Sino-Japanese co-productions include Legend of the Demon Cat, based on a Japanese novel, which pulled in more than $75 million. The next installment of the blockbuster Detective Chinatown franchise, which so far has banked more than $750 million, is set to shoot in Tokyo. And in 2018, the Asian neighbors finally signed a co-production pact.

Despite the language barriers, Japanese directors also have begun working in China. Yôjirô Takita, a foreign-language Oscar winner for 2008’s Departures, recently completed Silence of Smoke, while Shunji Iwai directed a Chinese cast in 2018’s Last Letter.

Other Japanese directors have been working even farther afield. Kurosawa recently finished shooting To the Ends of the Earth in Uzbekistan, and Kore-eda directed Ethan Hawke and Juliette Binoche in French and English in The Truth, which shot in France.

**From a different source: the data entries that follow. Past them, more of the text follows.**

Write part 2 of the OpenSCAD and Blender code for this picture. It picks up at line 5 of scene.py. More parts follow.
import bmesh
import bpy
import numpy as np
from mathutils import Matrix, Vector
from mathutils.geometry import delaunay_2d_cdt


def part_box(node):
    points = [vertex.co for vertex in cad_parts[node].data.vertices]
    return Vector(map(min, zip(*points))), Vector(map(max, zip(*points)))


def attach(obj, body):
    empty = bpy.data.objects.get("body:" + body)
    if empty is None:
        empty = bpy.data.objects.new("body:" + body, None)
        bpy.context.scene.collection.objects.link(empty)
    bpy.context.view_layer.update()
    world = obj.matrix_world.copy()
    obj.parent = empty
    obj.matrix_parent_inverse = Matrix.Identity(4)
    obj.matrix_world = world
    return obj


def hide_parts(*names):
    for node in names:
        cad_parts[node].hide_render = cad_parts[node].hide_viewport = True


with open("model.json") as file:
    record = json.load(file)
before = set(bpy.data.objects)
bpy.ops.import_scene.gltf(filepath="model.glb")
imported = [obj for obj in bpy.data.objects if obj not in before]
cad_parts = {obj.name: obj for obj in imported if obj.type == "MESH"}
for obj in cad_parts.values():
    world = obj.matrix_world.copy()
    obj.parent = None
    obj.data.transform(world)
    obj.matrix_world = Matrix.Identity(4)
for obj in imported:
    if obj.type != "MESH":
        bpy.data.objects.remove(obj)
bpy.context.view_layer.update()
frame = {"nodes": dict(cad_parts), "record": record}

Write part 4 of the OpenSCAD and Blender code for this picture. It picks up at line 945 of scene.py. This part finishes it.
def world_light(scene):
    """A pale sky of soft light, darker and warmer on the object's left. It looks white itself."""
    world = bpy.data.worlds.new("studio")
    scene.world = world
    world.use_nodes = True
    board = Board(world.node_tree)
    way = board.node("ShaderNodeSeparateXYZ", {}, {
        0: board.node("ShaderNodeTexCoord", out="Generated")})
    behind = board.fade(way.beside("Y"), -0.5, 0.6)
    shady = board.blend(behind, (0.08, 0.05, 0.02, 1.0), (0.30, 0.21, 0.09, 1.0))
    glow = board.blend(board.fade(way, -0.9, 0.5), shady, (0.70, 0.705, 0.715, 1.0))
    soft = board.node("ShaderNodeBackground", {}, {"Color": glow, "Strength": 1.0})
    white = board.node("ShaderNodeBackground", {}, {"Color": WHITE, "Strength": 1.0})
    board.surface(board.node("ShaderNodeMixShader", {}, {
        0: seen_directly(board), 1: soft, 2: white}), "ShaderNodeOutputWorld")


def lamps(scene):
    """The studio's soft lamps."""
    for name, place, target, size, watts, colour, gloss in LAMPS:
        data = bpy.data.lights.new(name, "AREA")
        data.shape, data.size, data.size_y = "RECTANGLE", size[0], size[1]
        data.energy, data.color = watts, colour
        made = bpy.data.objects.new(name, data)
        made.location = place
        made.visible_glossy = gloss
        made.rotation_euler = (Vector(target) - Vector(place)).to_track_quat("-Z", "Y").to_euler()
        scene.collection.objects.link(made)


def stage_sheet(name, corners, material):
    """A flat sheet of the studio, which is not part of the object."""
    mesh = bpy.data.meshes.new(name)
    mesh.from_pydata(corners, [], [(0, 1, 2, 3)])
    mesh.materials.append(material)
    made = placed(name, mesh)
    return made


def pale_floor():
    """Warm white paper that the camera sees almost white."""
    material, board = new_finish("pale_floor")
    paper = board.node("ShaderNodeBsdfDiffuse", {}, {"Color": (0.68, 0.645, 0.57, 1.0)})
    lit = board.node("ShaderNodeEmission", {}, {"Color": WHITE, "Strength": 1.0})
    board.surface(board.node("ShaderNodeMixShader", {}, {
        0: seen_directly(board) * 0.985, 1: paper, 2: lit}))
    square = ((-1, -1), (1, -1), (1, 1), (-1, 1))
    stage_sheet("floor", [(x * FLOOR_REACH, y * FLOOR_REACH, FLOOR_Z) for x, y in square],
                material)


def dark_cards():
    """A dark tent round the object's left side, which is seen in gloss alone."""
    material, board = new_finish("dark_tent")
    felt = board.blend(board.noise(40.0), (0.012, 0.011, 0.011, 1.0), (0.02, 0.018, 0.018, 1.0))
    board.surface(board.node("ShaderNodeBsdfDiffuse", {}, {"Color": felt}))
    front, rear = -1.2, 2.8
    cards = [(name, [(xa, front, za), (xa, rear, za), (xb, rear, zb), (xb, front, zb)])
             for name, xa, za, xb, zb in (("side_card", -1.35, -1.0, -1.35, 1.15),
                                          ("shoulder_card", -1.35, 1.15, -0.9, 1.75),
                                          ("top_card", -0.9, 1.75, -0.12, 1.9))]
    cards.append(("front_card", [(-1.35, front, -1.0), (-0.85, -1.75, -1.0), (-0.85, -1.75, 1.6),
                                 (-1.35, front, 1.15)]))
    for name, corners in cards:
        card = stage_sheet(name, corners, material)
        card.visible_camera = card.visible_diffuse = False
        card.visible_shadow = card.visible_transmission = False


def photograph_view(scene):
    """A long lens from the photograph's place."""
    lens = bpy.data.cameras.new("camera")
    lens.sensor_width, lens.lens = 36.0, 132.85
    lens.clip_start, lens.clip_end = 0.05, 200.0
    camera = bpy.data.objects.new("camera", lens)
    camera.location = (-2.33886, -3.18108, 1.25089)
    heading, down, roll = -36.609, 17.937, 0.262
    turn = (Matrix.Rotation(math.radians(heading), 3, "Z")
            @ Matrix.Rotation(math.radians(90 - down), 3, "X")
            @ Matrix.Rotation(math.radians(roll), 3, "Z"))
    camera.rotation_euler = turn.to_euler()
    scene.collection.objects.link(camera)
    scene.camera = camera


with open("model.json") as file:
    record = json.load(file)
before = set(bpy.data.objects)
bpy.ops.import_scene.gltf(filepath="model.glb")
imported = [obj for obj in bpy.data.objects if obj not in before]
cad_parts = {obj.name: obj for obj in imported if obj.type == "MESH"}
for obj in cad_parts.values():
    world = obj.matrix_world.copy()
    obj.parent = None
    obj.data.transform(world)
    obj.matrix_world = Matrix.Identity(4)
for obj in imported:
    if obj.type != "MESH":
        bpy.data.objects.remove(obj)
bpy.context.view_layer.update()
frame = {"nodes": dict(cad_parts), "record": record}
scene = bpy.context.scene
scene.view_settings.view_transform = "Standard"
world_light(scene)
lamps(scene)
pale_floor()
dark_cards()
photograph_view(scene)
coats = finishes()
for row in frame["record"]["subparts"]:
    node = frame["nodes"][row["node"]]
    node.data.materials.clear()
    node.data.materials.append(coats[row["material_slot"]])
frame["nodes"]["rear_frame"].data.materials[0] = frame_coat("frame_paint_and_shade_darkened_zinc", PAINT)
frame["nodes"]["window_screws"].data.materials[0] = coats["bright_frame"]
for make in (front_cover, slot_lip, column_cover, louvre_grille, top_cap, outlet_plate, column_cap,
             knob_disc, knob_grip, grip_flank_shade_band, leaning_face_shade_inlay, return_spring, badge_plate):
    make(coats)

While most welcome this move to internationalization after decades of relative parochialism, some insiders worry that the directors leading the charge are the same names that emerged 30 years ago at the dawn of Heisei.

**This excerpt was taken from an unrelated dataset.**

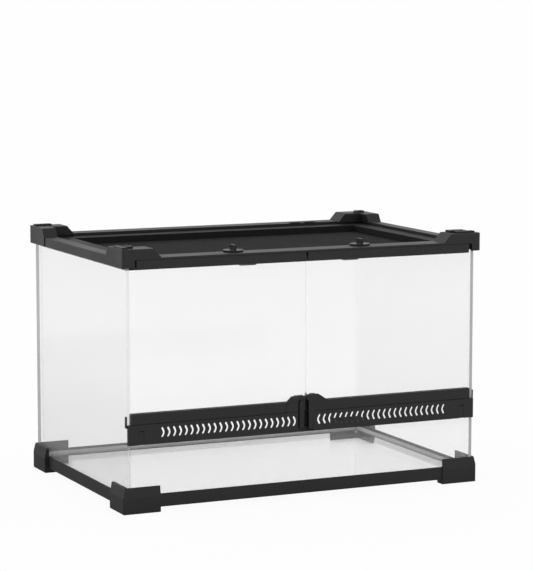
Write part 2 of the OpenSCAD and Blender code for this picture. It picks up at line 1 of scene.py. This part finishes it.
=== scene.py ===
import bpy
import math
import numpy as np
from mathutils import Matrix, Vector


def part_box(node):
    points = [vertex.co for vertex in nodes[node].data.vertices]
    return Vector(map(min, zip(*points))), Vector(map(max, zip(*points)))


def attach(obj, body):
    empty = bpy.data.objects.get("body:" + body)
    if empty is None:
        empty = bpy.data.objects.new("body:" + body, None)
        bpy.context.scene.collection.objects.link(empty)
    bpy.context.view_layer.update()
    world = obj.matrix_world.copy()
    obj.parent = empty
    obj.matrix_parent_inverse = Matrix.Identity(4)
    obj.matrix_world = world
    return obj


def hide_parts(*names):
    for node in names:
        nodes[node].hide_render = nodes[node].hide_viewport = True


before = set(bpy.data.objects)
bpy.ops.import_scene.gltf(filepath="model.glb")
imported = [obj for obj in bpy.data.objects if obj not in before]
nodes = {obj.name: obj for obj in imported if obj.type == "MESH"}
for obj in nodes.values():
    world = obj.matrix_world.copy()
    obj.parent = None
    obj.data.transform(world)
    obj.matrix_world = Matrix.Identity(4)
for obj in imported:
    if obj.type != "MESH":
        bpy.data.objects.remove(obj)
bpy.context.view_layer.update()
scene = bpy.context.scene
scene.view_settings.view_transform = "Standard"
scene.view_settings.look = "None"

# ------------------------------------------------------------------ camera
cam_data = bpy.data.cameras.new("camera")
cam_data.sensor_fit = "AUTO"
cam_data.sensor_width = 36.0
cam_data.lens = 153.22
cam_data.clip_start = 0.05
cam_data.clip_end = 200.0
cam = bpy.data.objects.new("camera", cam_data)
scene.collection.objects.link(cam)
cam.location = (-1.21794, -2.687686, 0.602413)
cam.rotation_euler = (math.radians(90 - 7.102), 0.0, math.radians(-24.734))
scene.camera = cam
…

Miyuki Takamatsu, head of sales and production firm Free Stone Productions, sees the absence of "a single Japanese filmmaker" in the main competition or Un Certain Regard at Cannes this year as a wake-up call in terms of maintaining creativity. "As people in Japan feel the new year celebration coming with Reiwa," he says, "we the Japanese film people have to cleanse our minds and move forward."